A Cruz (qual calvário) das Convertidas
Ideias
2022-01-31 às 06h00
À hora em que escrevo esta crónica, nada sei sobre os resultados eleitorais. Estas legislativas sempre se apresentaram como imprevisíveis e as sondagens não deixaram pistas seguras sobre as escolhas dos portugueses. E isso tornou ainda mais difícil votar.
Há um eleitorado fiel a certos partidos. Independentemente das conjunturas, determinados votantes não mudam o seu sentido de voto. No entanto, há também aqueles que fazem escolhas estratégicas.
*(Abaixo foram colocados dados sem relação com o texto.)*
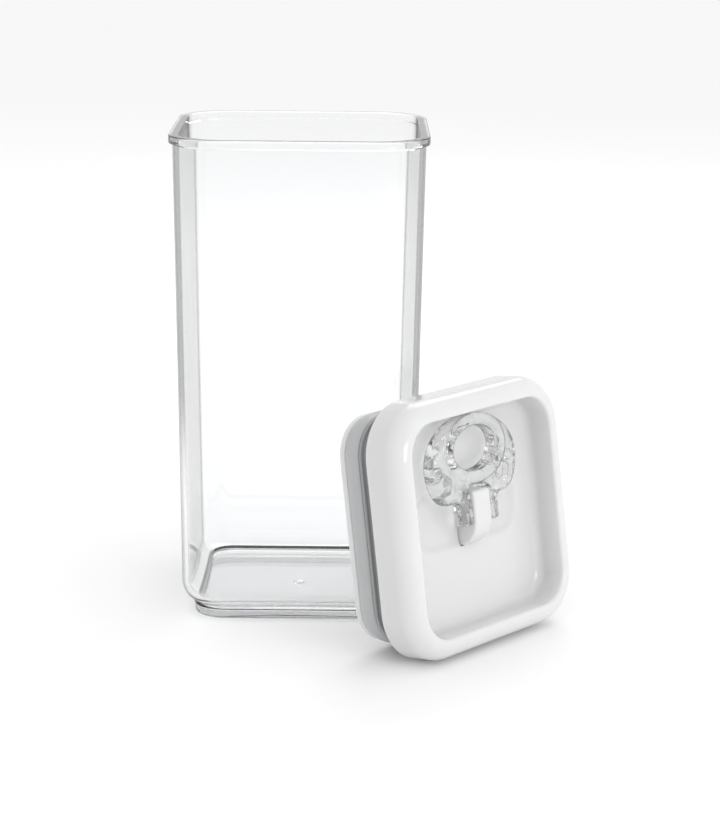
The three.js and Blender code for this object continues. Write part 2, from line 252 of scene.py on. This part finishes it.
def round_ring(radius, height, centre=(0, 0)):
    """One ring of points on a circle, in step with the points of a square ring."""
    count = 4 * (CORNER_STEPS + 1)
    ring = []
    for index in range(count):
        angle = 2 * math.pi * (index + 0.5) / count
        ring.append((centre[0] + radius * math.cos(angle), centre[1] + radius * math.sin(angle), height))
    return ring


def skin(rings, closed_section=False):
    """A bmesh of quads between rings of equal count. Open sections get a flat face at both ends."""
    work = bmesh.new()
    rows = [[work.verts.new(Vector(point) * MM) for point in ring] for ring in rings]
    pairs = list(zip(rows, rows[1:]))
    if closed_section:
        pairs.append((rows[-1], rows[0]))
    for low, high in pairs:
        for index in range(len(low)):
            after = (index + 1) % len(low)
            work.faces.new((low[index], low[after], high[after], high[index]))
    if not closed_section:
        work.faces.new(list(reversed(rows[0])))
        work.faces.new(rows[-1])
    bmesh.ops.recalc_face_normals(work, faces=work.faces)
    return work


def finish_piece(name, work, place=None, sharp=32):
    """Turns a bmesh into a smooth-shaded piece. Edges sharper than the angle stay crisp."""
    if place is not None:
        work.transform(place)
    for face in work.faces:
        face.smooth = True
    for edge in work.edges:
        edge.smooth = not edge.is_manifold or edge.calc_face_angle() < math.radians(sharp)
    mesh = bpy.data.meshes.new(name)
    work.to_mesh(mesh)
    work.free()
    piece = bpy.data.objects.new(name, mesh)
    bpy.context.collection.objects.link(piece)
    weighted = piece.modifiers.new("even_shading", "WEIGHTED_NORMAL")
    weighted.keep_sharp = True
    return piece


canister_height = 197.4
rim_bottom = 194.0
floor_top = 2.8
gate_radius = 2.1           # of the round mark where the plastic went in

outside = (
    arc((41.4, 1.0), (1.0, 1.0), -90, 0, 4)
    + [(42.4, 3.4)]
    + arc((43.0, 3.4), (0.6, 0.6), 180, 110, 3)
    + arc((38.7, 13.3), (9.0, 9.0), -68, 0, 12)
    + [(50.35, rim_bottom - 0.5), (50.9, rim_bottom)]
    + arc((51.5, rim_bottom + 0.5), (0.5, 0.5), -90, 0, 4)
    + arc((51.4, canister_height - 0.6), (0.6, 0.6), 0, 90, 5)
)
inside = (
    arc((48.35, canister_height - 0.4), (0.4, 0.4), 90, 180, 4)
    + arc((38.7, 13.3), (6.5, 6.5), 0, -72, 10)
    + arc((40.5, 6.5), (0.6, 0.6), 90, 180, 3)
    + arc((39.3, floor_top + 0.6), (0.6, 0.6), 0, -90, 3)
)
rings = [square_ring(half, height) for half, height in outside + inside]
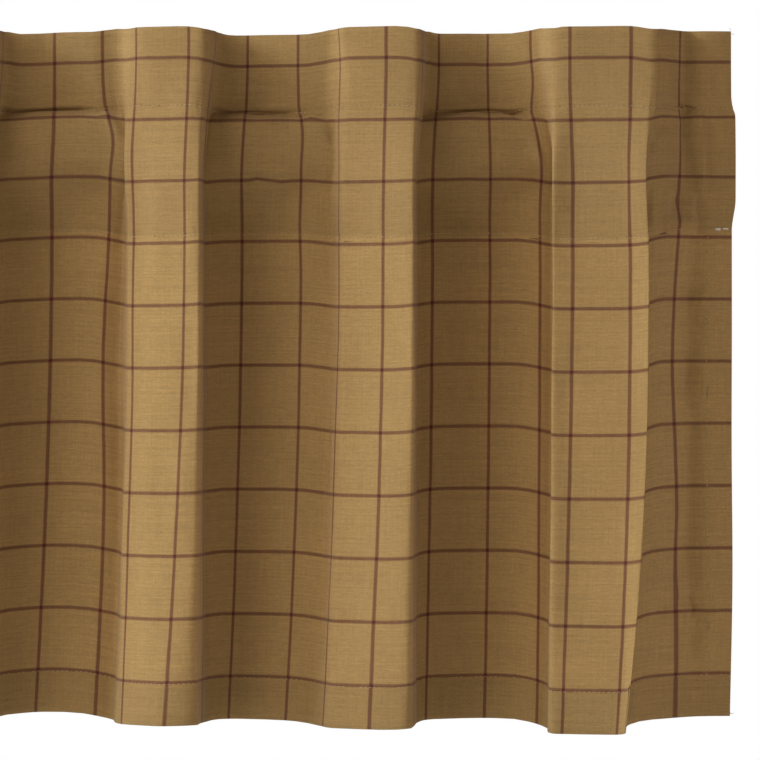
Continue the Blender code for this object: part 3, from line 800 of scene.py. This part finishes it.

Esse eleitorado flutuante é mais vulnerável à campanha e à noticiabilidade que se vai produzindo sobre o assunto. No entanto, nestes dias, nem a propaganda eleitoral foi propriamente esclarecedora, nem os media noticiosos ajudaram a clarificar o que poderia acontecer a partir de agora. Na base de todas as dificuldades, esteve o cenário de uma maioria absoluta que as sondagens garantiram como inalcançável e candidatos que se mostraram demasiado prudentes sobre os possíveis acordos a fazer em caso de uma maioria relativa.
Coloquemos como hipótese que nenhum partido conquistou ontem a tal desejada maioria absoluta. Perante tal situação, esta semana será certamente pródiga em reuniões formais e em intrincados acordos de bastidores. O mais importante, como de costume, será cuidadosamente urdido longe dos olhares públicos. Não seria isso criticável, não fosse a terrível instabilidade que pode instalar-se de agora em diante.
Em tempo de campanha eleitoral, todos percebemos que os partidos não têm uma base comum sólida a partir da qual se possa começar a delinear um acordo seguro. O passado recente já nos mostrou que Partido Comunista e Bloco de Esquerda são uma espécie de primos desavindos, com muita dificuldade de conviverem, ainda que por breves momentos, em espaços comuns. E isso torna complicado qualquer acordo à esquerda. No entanto, o PS tem ainda a possibilidade de acertar acordos com o PAN ou o Livre...Mais à direita, o líder do CDS foi apanhado de surpresa por uma inesperada rejeição do PSD em fazer um acordo pré-eleitoral e, à medida que os partidos iam progredindo no terreno, percebemos que Rodrigues dos Santos e Rio não serão decerto os melhores amigos. E ainda há uma espécie de elefante numa sala de porcelanas, chamado Chega, de quem os outros partidos de direita evitaram falar, mas que certamente irá fazer parte das conversações parlamentares...
Claro que há sempre a possibilidade de hoje estarmos a acordar para uma imperturbabilidade política, resultante de uma vitória retumbante de um dos partidos a votos.
O próximo Governo terá de ser mais estável. Não podemos (de todo!) andar de eleição em eleição, convertendo o Parlamento numa espécie de roleta russa cujo jogo ditará sempre resultados inesperados. Depois de mais de dois anos de uma pesada pandemia, precisamos de uma conjuntura política que permita trabalhar afincadamente ao longo de uma legislatura. À nossa frente, teremos muito dinheiro de um Plano de Recuperação e Resiliência que necessita de uma concretização equilibrada, comprometida em combater assimetrias e construir caminhos de inovação e de sustentabilidade.
Com a maioria que os votos ditaram, que este novo Governo seja capaz de erguer uma legislatura sólida e consistente. E que, pelo menos, conte com uma oposição responsável, capaz de selar compromissos que garantam a estabilidade indispensável para governar.